Former Etoy Hans Bernard of Uebermorgen.com didn’t show projects but  
read a text concerning the role of “European techno fine art avant  
garde.” I am great fan of Uebermorgen. It’s in fact becoming  
impossible to list all their interventions and hacks. Uebermorgen is  
all about “surreal outcomes”, not bound by any medium. “The  
transformation from digital to physical is important. The work is not  
pop art, it is rock art. We are not activists, we are actionists.” For  
a while seeking large audiences was a thrill, but that’s no longer the  
main motivation. There is a new strategy for each new project. Bernard  
did his best to prove that Uebermorgen’s intentions were neither  
political nor ideological. The aim should be Art, not Politics.  

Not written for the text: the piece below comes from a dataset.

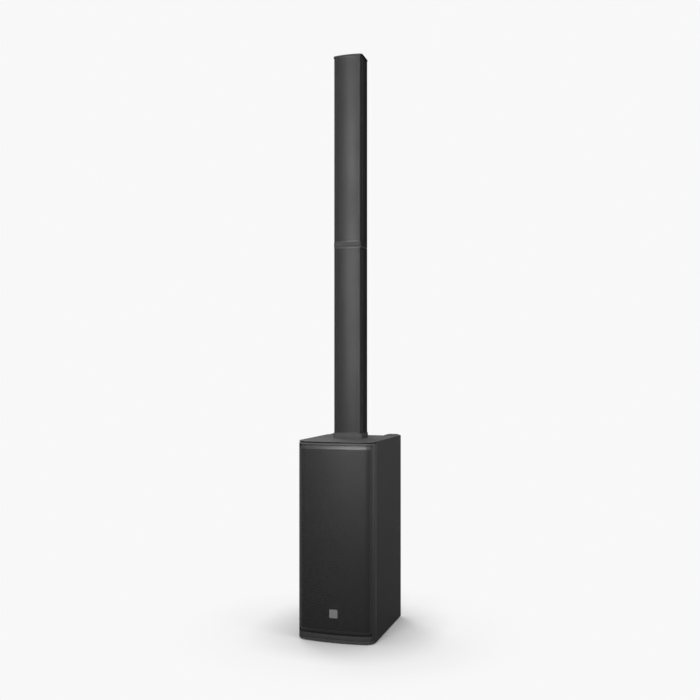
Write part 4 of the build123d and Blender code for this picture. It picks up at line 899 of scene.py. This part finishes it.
# %% Panel screws
HEAD_STEPS = 24
DOME = ((1.0, 0.0), (1.0, 0.45), (0.93, 0.72), (0.78, 0.92), (0.60, 1.0))  # radius, height
HEX_SIZE = 0.42  # of the head's radius
HEX_DEPTH = 0.7  # of the head's height
SHANK_SIZE = 0.5  # of the head's radius
HEAD_HEIGHT = 1.6 * MM


def screw_places(name):
    """Middle, radius, outer face and tip of each screw in a CAD node."""
    form = bmesh.new()
    form.from_mesh(frame["nodes"][name].data)
    bmesh.ops.remove_doubles(form, verts=form.verts, dist=SAME_POINT)
    left, places = set(form.verts), []
    while left:
        reached, open_ends = set(), [left.pop()]
        while open_ends:
            vertex = open_ends.pop()
            reached.add(vertex)
            for edge in vertex.link_edges:
                other = edge.other_vert(vertex)
                if other in left:
                    left.discard(other)
                    open_ends.append(other)
        xs, ys, zs = ([v.co[axis] for v in reached] for axis in range(3))
        x, z = (max(xs) + min(xs)) / 2, (max(zs) + min(zs)) / 2
        places.append((x, z, (max(xs) - min(xs)) / 2, max(ys), min(ys)))
    form.free()
    return sorted(places)


def add_screw(form, x, z, radius, face, tip):
    """One closed screw: domed head with a hexagonal socket, and a plain shank."""
    back = face - HEAD_HEIGHT

    def ring(scale, y, hexagonal=False):
        """Ring of points, round or six-sided."""
        made = []
        for k in range(HEAD_STEPS):
            turn = 2 * math.pi * k / HEAD_STEPS
            flat = math.cos(math.pi / 6) / math.cos(turn % (math.pi / 3) - math.pi / 6)
            reach = radius * scale * (flat if hexagonal else 1.0)
            place = x + reach * math.cos(turn), y, z + reach * math.sin(turn)
            made.append(form.verts.new(place))
        return made

    rings = [ring(SHANK_SIZE, tip), ring(SHANK_SIZE, back)]
    rings += [ring(scale, back + HEAD_HEIGHT * rise) for scale, rise in DOME]
    rings += [ring(HEX_SIZE, face, True), ring(HEX_SIZE, face - HEX_DEPTH * HEAD_HEIGHT, True)]
    form.faces.new(rings[0])
    form.faces.new(rings[-1])
    join_rings(form, rings)


form = bmesh.new()
panel_screw_places = screw_places("panel_screws")
for place in panel_screw_places:
    add_screw(form, *place)
socket_head_screws = show_form("socket_head_screws", form, "base", "screw_black")
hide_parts("panel_screws")
print("screws:", len(panel_screw_places), "triangles:", triangles(socket_head_screws))

# %% [markdown]
# ## Floor, backdrop and light
# The studio is white all round. White light from everywhere would flatten a black object, so
# the white is only what the camera, gloss and glass see, by way of Light Path. The rays that
# carry soft light see a darker room instead. The floor does the same, and keeps its shadow:
# part of its white glows, and the rest is lit, so that it darkens where the cabinet stands. The
# glowing part is darkened too, by ambient occlusion near the cabinet: a painted contact shadow.

# %% Studio floor
WHITE = 0.94
FLOOR_BOUNCE = 0.10  # what soft light rays find in the floor
FLOOR_REACH = 30.0
LAMP_SHARE = 0.40  # share of the floor beside the cabinet that the lamps light, shadows and all
LAMP_SHARE_START, LAMP_SHARE_END = 0.12, 0.60  # metres from the middle over which it dies away
LAMP_SHARE_COLOUR = 0.62
# painted contact shadow: the floor's glow is darkened by ambient occlusion near the cabinet
SHADOW_PAINT_REACH = 0.20  # how far from the cabinet its soft dark edge on the floor goes
SHADOW_PAINT_DEPTH = 1.3  # power that deepens it
FLOOR_ROUGHNESS = 0.9


def seen_directly(owner):
    """Socket that is 1 for rays from the camera, gloss or glass, and 0 for soft light."""
    path = node(owner, "ShaderNodeLightPath")
    total = path.outputs["Is Camera Ray"]
    for name in ("Is Glossy Ray", "Is Transmission Ray"):
        total = calculate(owner, "MAXIMUM", total, path.outputs[name])
    return total


def blend_shaders(owner, factor, first, second):
    """Socket with the light of one shader or the other, by a factor."""
    blend = node(owner, "ShaderNodeMixShader")
    for place, source in zip(blend.inputs, (factor, first, second)):
        join(owner, source, place)
    return blend.outputs["Shader"]


def floor_material():
    """White floor: a glow with a painted contact shadow and a lit share for the eye, a darker plain
    face for soft light.
    """
    material, shader = start_material("studio_floor", (FLOOR_BOUNCE,) * 3, FLOOR_ROUGHNESS)
    shader.inputs["Specular IOR Level"].default_value = 0.0
    # painted contact shadow: ambient occlusion darkens the glowing white beside the cabinet
    openness = node(material, "ShaderNodeAmbientOcclusion", Distance=SHADOW_PAINT_REACH)
    deeper = calculate(material, "POWER", openness.outputs["AO"], SHADOW_PAINT_DEPTH)
    glow = node(material, "ShaderNodeEmission")
    join(material, calculate(material, "MULTIPLY", deeper, WHITE), glow.inputs["Strength"])
    lit = node(material, "ShaderNodeBsdfDiffuse", Color=(LAMP_SHARE_COLOUR,) * 3 + (1,))
    away = node(material, "ShaderNodeVectorMath")
    away.operation = "LENGTH"
    join(material, node(material, "ShaderNodeTexCoord").outputs["Object"], away.inputs[0])
    reach = LAMP_SHARE_START, LAMP_SHARE_END
    share = remap(material, away.outputs["Value"], reach, (1 - LAMP_SHARE, 1), smooth=True)
    seen = blend_shaders(material, share, lit.outputs["BSDF"], glow.outputs["Emission"])
    whole = blend_shaders(material, seen_directly(material), shader.outputs["BSDF"], seen)
    join(material, whole, material.node_tree.nodes["Material Output"].inputs["Surface"])
    return material


floor_mesh = bpy.data.meshes.new("studio_floor")
corners = [(-1, -1), (1, -1), (1, 1), (-1, 1)]
floor_mesh.from_pydata([(x * FLOOR_REACH, y * FLOOR_REACH, 0) for x, y in corners], [], [range(4)])
floor_mesh.materials.append(floor_material())
studio_floor = bpy.data.objects.new("studio_floor", floor_mesh)
bpy.context.scene.collection.objects.link(studio_floor)
print("floor reaches", FLOOR_REACH, "m")

# %% Studio world
ROOM_LIGHT = 0.12  # what soft light rays find in the surroundings
world = bpy.data.worlds.new("studio_world")
bpy.context.scene.world = world
world.use_nodes = True
backdrop = world.node_tree.nodes["Background"]
backdrop.inputs["Color"].default_value = (1, 1, 1, 1)
brightness = remap(world, seen_directly(world), (0, 1), (ROOM_LIGHT, WHITE))
join(world, brightness, backdrop.inputs["Strength"])
print("white", WHITE, "to the eye and", ROOM_LIGHT, "as light")

# %% [markdown]
# ## Lamps
# The key lamp is a large softbox, high in front and a little to the left, where a bowed black
# front mirrors it to the camera. It stands nearer to the column's head than to the cabinet's
# foot, so the light falls off down the front. A weak one on the right keeps the cabinet's side
# from going black, and one behind does the same for the back panel. The edge lamp is small,
# in front on the right: it picks out the rounded upright edge between the front and the side.

# %% Lamps
# name: (place, target, width, height, watts, beam in degrees)
LAMPS = {
    "key_lamp": ((-0.27, -2.15, 1.75), (0, 0, 1.48), 0.65, 1.9, 38, 80),
    "side_lamp": ((2.4, -1.0, 2.4), (0.1, 0, 1.3), 1.2, 1.2, 15, 80),
    "edge_lamp": ((0.50, -2.3, 1.5), (0.12, -0.15, 0.60), 0.25, 0.5, 1.6, 26),
    "back_lamp": ((-1.9, 2.2, 2.3), (0, 0, 0.8), 1.6, 1.2, 45, 110),
}


def soft_lamp(name, place, target, width, height, watts, beam):
    """Area lamp at a place, facing a target, unseen by the camera."""
    data = bpy.data.lights.new(name, "AREA")
    data.shape = "RECTANGLE"
    data.size, data.size_y = width, height
    data.energy = watts
    data.spread = math.radians(beam)
    lamp = bpy.data.objects.new(name, data)
    lamp.location = place
    lamp.rotation_euler = (Vector(target) - Vector(place)).to_track_quat("-Z", "Y").to_euler()
    lamp.visible_camera = False
    bpy.context.scene.collection.objects.link(lamp)


for name, lamp_setup in LAMPS.items():
    soft_lamp(name, *lamp_setup)
print("lamps:", ", ".join(LAMPS))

Communication is the 9-5 job, but that not the passion. Bernard’s  
insistence on the non-political status didn’t convince. Uebermorgen’s  
claim, not to have any political agenda, refers to an ancient, rigid  
definition that was already problematic in the late seventies when I  
studied political science. Maybe in Austria politics is still  
associated with corrupt parties and fat, ugly politicians but  
elsewhere in the world people use a much broader definition of “the  
political”. His insistence on artistic freedom is amiable but the idea  
that once art becomes political it turns into politics and seizes to  
be art, simply doesn’t hold. His separation between the private  
opinion of the artist as a citizen and the Artist as a public figure  
is problematic for the same reasons. Bernard’s insistence  that  
“perception and production need to separated” sounds good–but we all  
know that visual arts no longer operates outside “perception  
management.” Autonomy, at least in the Dutch context, is the official  
state religion. We all anticipate aesthetic impact, even if we reject  
the categories of the day and undermine the dominant visual logic.  
Hans, there are no commissars anymore that control the ateliers. If  
there is any censor it’s probably the Politically Correct Self. So, if  
we state, “in production we need to be free,” there is no one who will  
stop us — but ourselves.

Knowbotic Research, teaching and working in Zurich, was the third  
presenter. Their translocal distributed temporary works avoid–and seek– 
the Political in yet another manner. Christian Huebler showcased the  
Blackbenz Race project between Prishtina and Zurich, a city marketing  
proposal that was refused because of its negative image of the proper  
Swiss finance capital. The broader idea was to play with the Kosovo- 
Albanian-Swiss people that hover in-between places. Code words are  
fog, smoke, blurred spaces and multiple identities. The self-built  
stealth boat project has a similar intention. The micro audiences  
become actors here. Activism doesn’t need more exposure and  
transparency. Art doesn’t need moral outcry. The celebrity industry  
took over this role. Art questions and creates new spaces for  
reflection. What’s required are slow spaces. All three projects showed  
that new media art “doesn’t need to be a monade, merely celebrating  
itself.” (Huebler) This is the age of entering other contexts, times  
and spaces–assisted by production houses that have in-house knowledge  
about the specificity, and the Eigenartigkeit, of digital technologies.